Improvement starts with awareness. If you you observe your self carefully enough to know how you do what you do—really understand the process of doing, not the result—you can start exploring different ways of doing it. Exploration enables us to discover better ways and leads to a higher skill level. That higher level of skill gives the possibility to be more effective in what we do.

And awareness goes further than observing our self in action in order to improve a skill. We can extend awareness to the very act of observing. Being aware of how we observe our self gives us more choices in how to observe and enables us to become better at the process of improving. When we know how to make changes in our self—in how we act, think, or feel—we can turn improvement into a habit.

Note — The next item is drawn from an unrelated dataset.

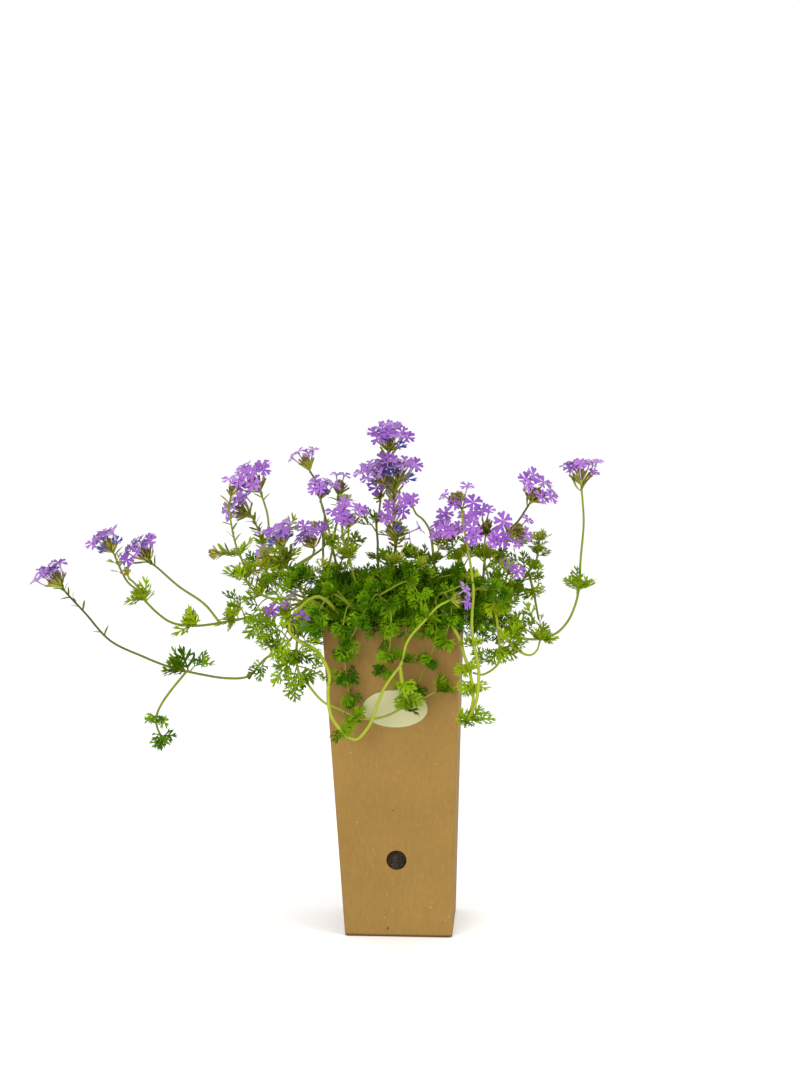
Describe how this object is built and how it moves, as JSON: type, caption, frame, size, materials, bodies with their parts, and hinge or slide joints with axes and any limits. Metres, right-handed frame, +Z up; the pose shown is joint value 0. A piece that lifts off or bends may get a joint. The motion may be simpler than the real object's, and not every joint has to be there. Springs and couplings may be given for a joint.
{
  "type": "potted verbena",
  "caption": "Cut-leaved verbena with violet flower heads on long spreading stems, in a tall tapered square pot of kraft board with a bare oval label.",
  "frame": {"origin": "middle of the pot's foot, on the surface it stands on", "axes": "+Z up; +X to the right and -Y towards the viewer, who faces the wall with the label and the round hole"},
  "size_m": [0.4237, 0.1803, 0.3782],
  "materials": {
    "card": "plain brown kraft board, matt, with fine fibre flecks",
    "raw_board": "raw fluted edge of corrugated board",
    "paper_label": "cream paper, slightly glossy, bare",
    "soil": "dark brown fibrous potting mix",
    "foliage": "satin green leaf and stem",
    "petals": "soft matt violet petal"
  },
  "bodies": {
    "root": {"pot_sleeve": "card", "pot_floor": "raw_board", "label": "paper_label", "soil": "soil", "spray_back": "foliage", "spray_back_left": "foliage", "spray_back_right": "foliage", "spray_front_left": "foliage", "spray_front_middle": "foliage", "spray_front_right": "foliage", "spray_top": "foliage", "stem_back_tall": "foliage", "stem_centre": "foliage", "stem_centre_left": "foliage", "stem_centre_right": "foliage", "stem_far_left": "foliage", "stem_far_right": "foliage", "stem_front_loop": "foliage", "stem_front_low": "foliage", "stem_left_cluster": "foliage", "stem_left_high": "foliage", "stem_left_leaning": "foliage", "stem_left_low": "foliage", "stem_left_small": "foliage", "stem_left_upright": "foliage", "stem_middle_front": "foliage", "stem_middle_pair": "foliage", "stem_right_cluster": "foliage", "stem_right_high": "foliage", "stem_right_leafy": "foliage", "stem_right_low": "foliage", "stem_right_ring": "foliage", "stem_right_trailing": "foliage", "bloom_back_tall": "petals", "bloom_centre_left": "petals", "bloom_centre_right": "petals", "bloom_cluster_left": "petals", "bloom_cluster_right": "petals", "bloom_fading": "petals", "bloom_far_left": "petals", "bloom_far_right": "petals", "bloom_front": "petals", "bloom_left_high": "petals", "bloom_left_inner": "petals", "bloom_left_leaning": "petals", "bloom_left_low": "petals", "bloom_left_small": "petals", "bloom_middle_dark": "petals", "bloom_middle_front": "petals", "bloom_middle_left": "petals", "bloom_pale": "petals", "bloom_right_cluster": "petals", "bloom_right_dark": "petals", "bloom_right_high": "petals", "bloom_right_ring": "petals", "bloom_right_side": "petals", "bloom_right_small": "petals", "bloom_top": "petals", "bloom_top_left": "petals", "bloom_top_right": "petals"}
  },
  "joints": []
}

It helps to think in terms of three distinct levels of awareness:

  1. Action: How am I doing what am I doing

  2. Observation of action: How do I observe my self in action? How do I change how I perform the action as a result of observing it?

  3. Observation of learning process: How do I notice how I observe my self? How do I change vantage point to get a more complete picture?

Often we maintain the three levels of awareness at the same time. But in unfamiliar situations it can help to address each in turn.

For example, I use the three levels to build awareness in movement:

  1. What parts of me am I using in this movement?

  2. What about my self am I observing? What attracts my attention to inform the movement I am making? How can I make the movement  easier?

  3. What else is going on in me as I observe my self? Do I have a full picture? What feelings are present (such as joy, fear, self-consciousness, anger) and how am I reacting to them?

The same approach can be applied to other areas of life. For example, to improve time management skills, ask your self:

  1. What am I spending my time on?

  2. What makes me aware of how I use time? How do priorities emerge? How can I help my self organise how I use time?

  3. What is causing my preference of what to spend time on? What helps me focus and what distracts me?

We can also apply the three levels to the act of having a conversation:

  1. What are we talking about? What is the topic of conversation? What do I have to hear and to say?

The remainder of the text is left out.